◆ **INFORMATION SUPPLIED**:
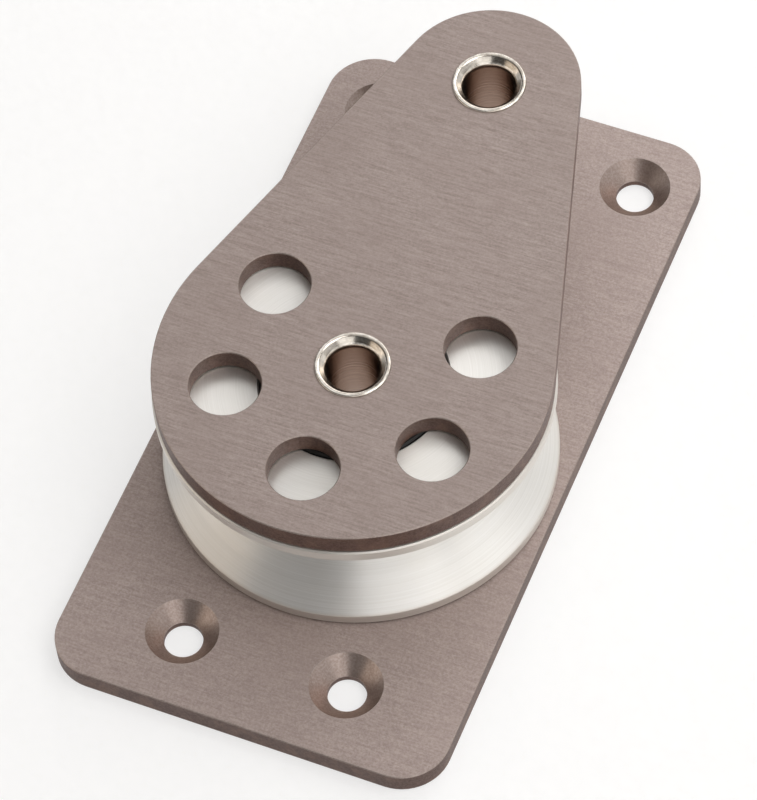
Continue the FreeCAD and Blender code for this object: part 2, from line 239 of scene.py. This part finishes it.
def brushing(graph, place, grain, streaking):
    """Streaks and longer scratches along X, over a fine grain. The share of the first two is streaking."""
    streaks = graph.noise(graph.vector("MULTIPLY", place, STREAK_STRETCH), *STRETCHED)
    scratches = graph.noise(graph.vector("MULTIPLY", place, SCRATCH_STRETCH), *STRETCHED)
    lines = graph.weighted(streaks, STREAK_WEIGHT, scratches, SCRATCH_WEIGHT)
    return graph.weighted(grain, 1.0 - streaking, lines, streaking)


def sawn_tone_and_shade(graph, place, grain):
    """The darker, browner tone of the upright faces, partly the sawn finish and partly painted shade, rubbed
    paler in patches.
    """
    tone = graph.mix(graph.ranged(grain, SIDE_GRAIN_CONTRAST), SAWN_DARK_WITH_SHADE, SAWN_PALE_WITH_SHADE)
    rubbed = graph.ranged(graph.noise(place, *RUBBED_PATCHES), RUBBED_CONTRAST, RUBBED_SHARE)
    return graph.mix(rubbed, tone, RUBBED_TONE)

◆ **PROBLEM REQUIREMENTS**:
Write out the data exactly as it stands.

◆ **IN RESPONSE**:
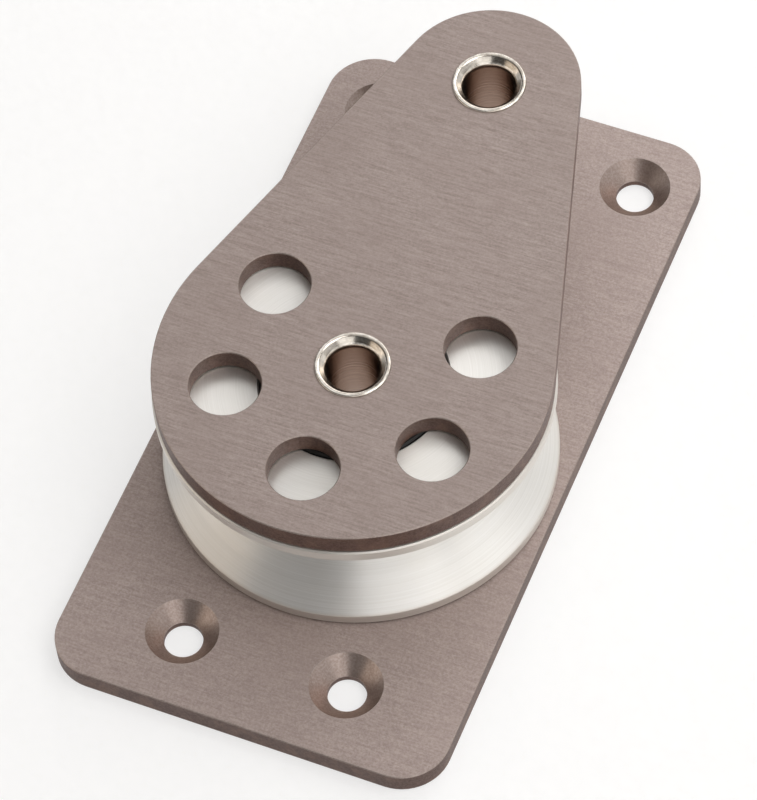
Continue the FreeCAD and Blender code for this object: part 2, from line 239 of scene.py. This part finishes it.
def brushing(graph, place, grain, streaking):
    """Streaks and longer scratches along X, over a fine grain. The share of the first two is streaking."""
    streaks = graph.noise(graph.vector("MULTIPLY", place, STREAK_STRETCH), *STRETCHED)
    scratches = graph.noise(graph.vector("MULTIPLY", place, SCRATCH_STRETCH), *STRETCHED)
    lines = graph.weighted(streaks, STREAK_WEIGHT, scratches, SCRATCH_WEIGHT)
    return graph.weighted(grain, 1.0 - streaking, lines, streaking)


def sawn_tone_and_shade(graph, place, grain):
    """The darker, browner tone of the upright faces, partly the sawn finish and partly painted shade, rubbed
    paler in patches.
    """
    tone = graph.mix(graph.ranged(grain, SIDE_GRAIN_CONTRAST), SAWN_DARK_WITH_SHADE, SAWN_PALE_WITH_SHADE)
    rubbed = graph.ranged(graph.noise(place, *RUBBED_PATCHES), RUBBED_CONTRAST, RUBBED_SHARE)
    return graph.mix(rubbed, tone, RUBBED_TONE)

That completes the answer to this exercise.